### What the task asks
Every line of the material below should be repeated exactly.

----------

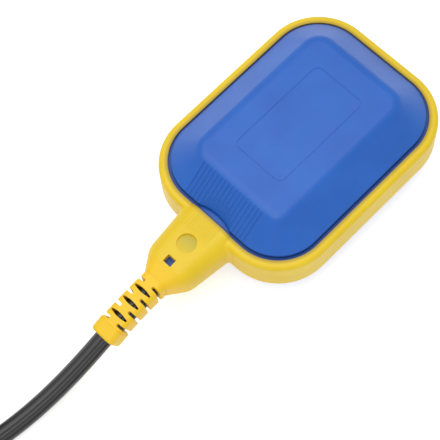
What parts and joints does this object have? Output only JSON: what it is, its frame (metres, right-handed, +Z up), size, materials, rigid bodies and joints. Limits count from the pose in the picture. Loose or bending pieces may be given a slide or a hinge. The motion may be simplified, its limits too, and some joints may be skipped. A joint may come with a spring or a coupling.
{
  "type": "float level switch",
  "caption": "Cable float switch: a sealed two-shell float in a moulded rim, with a strain relief, a rubber cable, and a rolling ball that works a microswitch inside.",
  "frame": {"origin": "centre of the flat face that the float lies on, under the middle of the float's body", "axes": "+X along the float, away from the cable; +Y across it; +Z up, out of the resting face and through the float"},
  "size_m": [0.2983, 0.1445, 0.0415],
  "materials": {
    "overmould": "soft moulded plastic, matt, yellow",
    "shell_upper": "moulded plastic, satin, blue",
    "shell_lower": "moulded plastic, satin, blue",
    "cable_sheath": "rubber sheath, matt, black",
    "coiled_sheath": "rubber sheath, matt, black",
    "seal_rubber": "rubber, matt, black",
    "tie_plastic": "plastic strap, satin, black",
    "carrier_plastic": "moulded plastic, satin, light grey",
    "race_plastic": "moulded plastic, satin, light grey",
    "ball_steel": "polished steel",
    "screw_steel": "zinc-plated steel",
    "switch_plastic": "moulded plastic, satin, black",
    "switch_lid_plastic": "moulded plastic, satin, black",
    "plunger_plastic": "moulded plastic, satin, red",
    "lever_steel": "stainless steel strip",
    "pin_steel": "steel pin",
    "terminal_brass": "plated brass",
    "receptacle_brass": "tinned brass",
    "core_brown": "insulation, satin, brown",
    "core_black": "insulation, satin, black",
    "core_blue": "insulation, satin, blue",
    "bare_copper": "bare copper strands"
  },
  "bodies": {
    "float": {"overmould": "overmould", "upper_shell": "shell_upper", "lower_shell": "shell_lower", "cable": "cable_sheath", "cable_coil": "coiled_sheath", "coil_tie": "tie_plastic", "cable_seal": "seal_rubber", "lead_brown": "core_brown", "lead_black": "core_black", "lead_blue": "core_blue", "lead_ends": "bare_copper", "switch_carrier": "carrier_plastic", "carrier_screws": "screw_steel", "race_cover": "race_plastic", "microswitch_case": "switch_plastic", "microswitch_cover": "switch_lid_plastic", "microswitch_screws": "screw_steel", "lever_pin": "pin_steel", "terminal_common": "terminal_brass", "terminal_open": "terminal_brass", "terminal_closed": "terminal_brass", "receptacles": "receptacle_brass", "core_brown": "core_brown", "core_black": "core_black", "core_blue": "core_blue"},
    "ball": {"steel_ball": "ball_steel"},
    "lever": {"switch_lever": "lever_steel"},
    "plunger": {"microswitch_plunger": "plunger_plastic"}
  },
  "joints": [
    {"name": "ball_roll", "type": "slide", "parent": "float", "child": "ball", "axis": [-1, 0, 0], "range_m": [0, 0.022]},
    {"name": "lever_turn", "type": "hinge", "parent": "float", "child": "lever", "pos_m": [-0.0014, 0.009, 0.014], "axis": [0, 0, -1], "range_deg": [0, 5]},
    {"name": "plunger_push", "type": "slide", "parent": "float", "child": "plunger", "axis": [-1, 0, 0], "range_m": [0, 0.0009], "stiffness_N_per_m": 100}
  ],
  "couplings": [
    {"joint": "lever_turn", "follows": "ball_roll", "rad_per_m": 3.9659},
    {"joint": "plunger_push", "follows": "ball_roll", "ratio": 0.04086}
  ]
}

----------

### Full answer
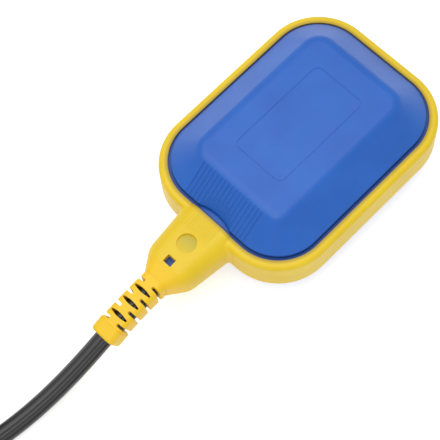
What parts and joints does this object have? Output only JSON: what it is, its frame (metres, right-handed, +Z up), size, materials, rigid bodies and joints. Limits count from the pose in the picture. Loose or bending pieces may be given a slide or a hinge. The motion may be simplified, its limits too, and some joints may be skipped. A joint may come with a spring or a coupling.
{
  "type": "float level switch",
  "caption": "Cable float switch: a sealed two-shell float in a moulded rim, with a strain relief, a rubber cable, and a rolling ball that works a microswitch inside.",
  "frame": {"origin": "centre of the flat face that the float lies on, under the middle of the float's body", "axes": "+X along the float, away from the cable; +Y across it; +Z up, out of the resting face and through the float"},
  "size_m": [0.2983, 0.1445, 0.0415],
  "materials": {
    "overmould": "soft moulded plastic, matt, yellow",
    "shell_upper": "moulded plastic, satin, blue",
    "shell_lower": "moulded plastic, satin, blue",
    "cable_sheath": "rubber sheath, matt, black",
    "coiled_sheath": "rubber sheath, matt, black",
    "seal_rubber": "rubber, matt, black",
    "tie_plastic": "plastic strap, satin, black",
    "carrier_plastic": "moulded plastic, satin, light grey",
    "race_plastic": "moulded plastic, satin, light grey",
    "ball_steel": "polished steel",
    "screw_steel": "zinc-plated steel",
    "switch_plastic": "moulded plastic, satin, black",
    "switch_lid_plastic": "moulded plastic, satin, black",
    "plunger_plastic": "moulded plastic, satin, red",
    "lever_steel": "stainless steel strip",
    "pin_steel": "steel pin",
    "terminal_brass": "plated brass",
    "receptacle_brass": "tinned brass",
    "core_brown": "insulation, satin, brown",
    "core_black": "insulation, satin, black",
    "core_blue": "insulation, satin, blue",
    "bare_copper": "bare copper strands"
  },
  "bodies": {
    "float": {"overmould": "overmould", "upper_shell": "shell_upper", "lower_shell": "shell_lower", "cable": "cable_sheath", "cable_coil": "coiled_sheath", "coil_tie": "tie_plastic", "cable_seal": "seal_rubber", "lead_brown": "core_brown", "lead_black": "core_black", "lead_blue": "core_blue", "lead_ends": "bare_copper", "switch_carrier": "carrier_plastic", "carrier_screws": "screw_steel", "race_cover": "race_plastic", "microswitch_case": "switch_plastic", "microswitch_cover": "switch_lid_plastic", "microswitch_screws": "screw_steel", "lever_pin": "pin_steel", "terminal_common": "terminal_brass", "terminal_open": "terminal_brass", "terminal_closed": "terminal_brass", "receptacles": "receptacle_brass", "core_brown": "core_brown", "core_black": "core_black", "core_blue": "core_blue"},
    "ball": {"steel_ball": "ball_steel"},
    "lever": {"switch_lever": "lever_steel"},
    "plunger": {"microswitch_plunger": "plunger_plastic"}
  },
  "joints": [
    {"name": "ball_roll", "type": "slide", "parent": "float", "child": "ball", "axis": [-1, 0, 0], "range_m": [0, 0.022]},
    {"name": "lever_turn", "type": "hinge", "parent": "float", "child": "lever", "pos_m": [-0.0014, 0.009, 0.014], "axis": [0, 0, -1], "range_deg": [0, 5]},
    {"name": "plunger_push", "type": "slide", "parent": "float", "child": "plunger", "axis": [-1, 0, 0], "range_m": [0, 0.0009], "stiffness_N_per_m": 100}
  ],
  "couplings": [
    {"joint": "lever_turn", "follows": "ball_roll", "rad_per_m": 3.9659},
    {"joint": "plunger_push", "follows": "ball_roll", "ratio": 0.04086}
  ]
}